Let's say you ran prodigy train
:
python -m prodigy train --ner train_dataset my-model
So my-model
would be a folder with model-best
and model-last
.
You can then run:
# assume you want to use model-best
python -m spacy package /my-model/model-best /my-new-model --version 0.0.1
Note there are other parameters that you can set in the meta.json
like --name
.
This will now create a new pipeline in my-new-model
, with the versioning so that you can load the model in spaCy as:
import spacy
nlp = spacy.load("/my-new-model/en_pipeline-0.0.1/en_pipeline/en_pipeline-0.0.1")
The pipeline
name is a default name used when you don't specify --name
in packaging.
You can find more details about this process in the spacy package
docs.
While prodigy train
is helpful because it's simple, if you're thinking more about advanced training, I would recommend that you consider learning more about spaCy pipelines including how to handle config files and developing pipelines. prodigy train
is abstracting away many of these steps.
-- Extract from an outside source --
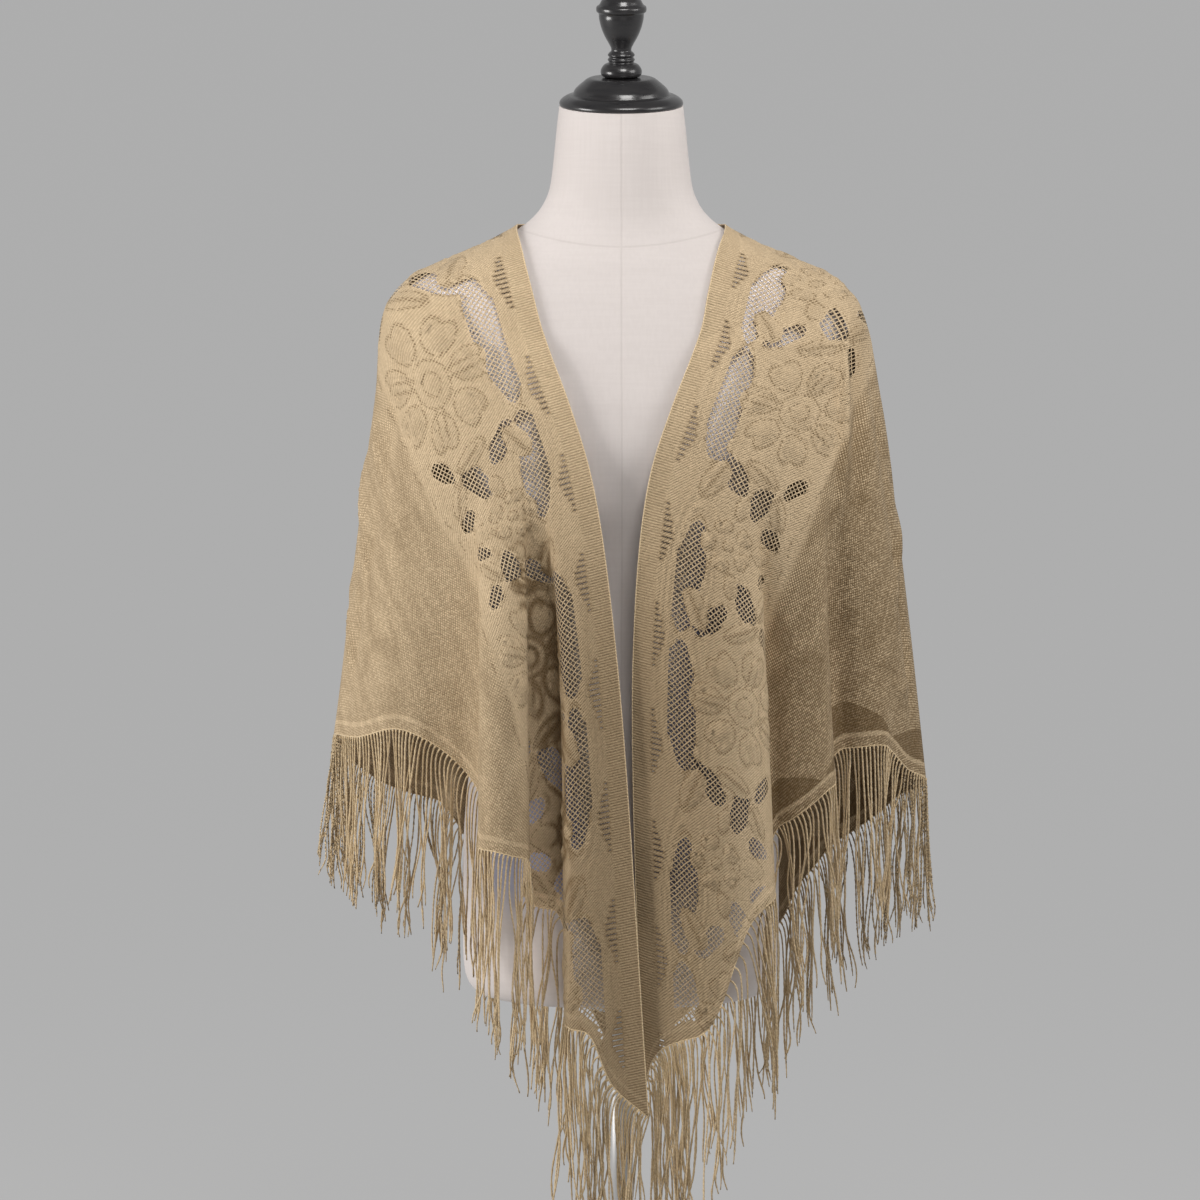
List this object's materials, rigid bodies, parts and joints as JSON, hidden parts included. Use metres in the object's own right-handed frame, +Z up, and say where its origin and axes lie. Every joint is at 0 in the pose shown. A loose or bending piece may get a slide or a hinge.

I suspect as you dig deeper, you'll find many of your questions on prodigy train
are really just spaCy questions.
Prodigy has a very helpful data-to-spacy
recipe that can take a Prodigy dataset, create spaCy binary data files (including partitioning), and an initial spaCy config file. Then you can run spacy train
on it. This can become even more powerful when you build your workflow as a spacy project
. For examples, you can see the spaCy projects repo including this one that shows a Prodigy integrated spaCy project. As an example, it shows both training routes: prodigy train
and using data-to-spacy
-> spacy train
.
Hope this helps!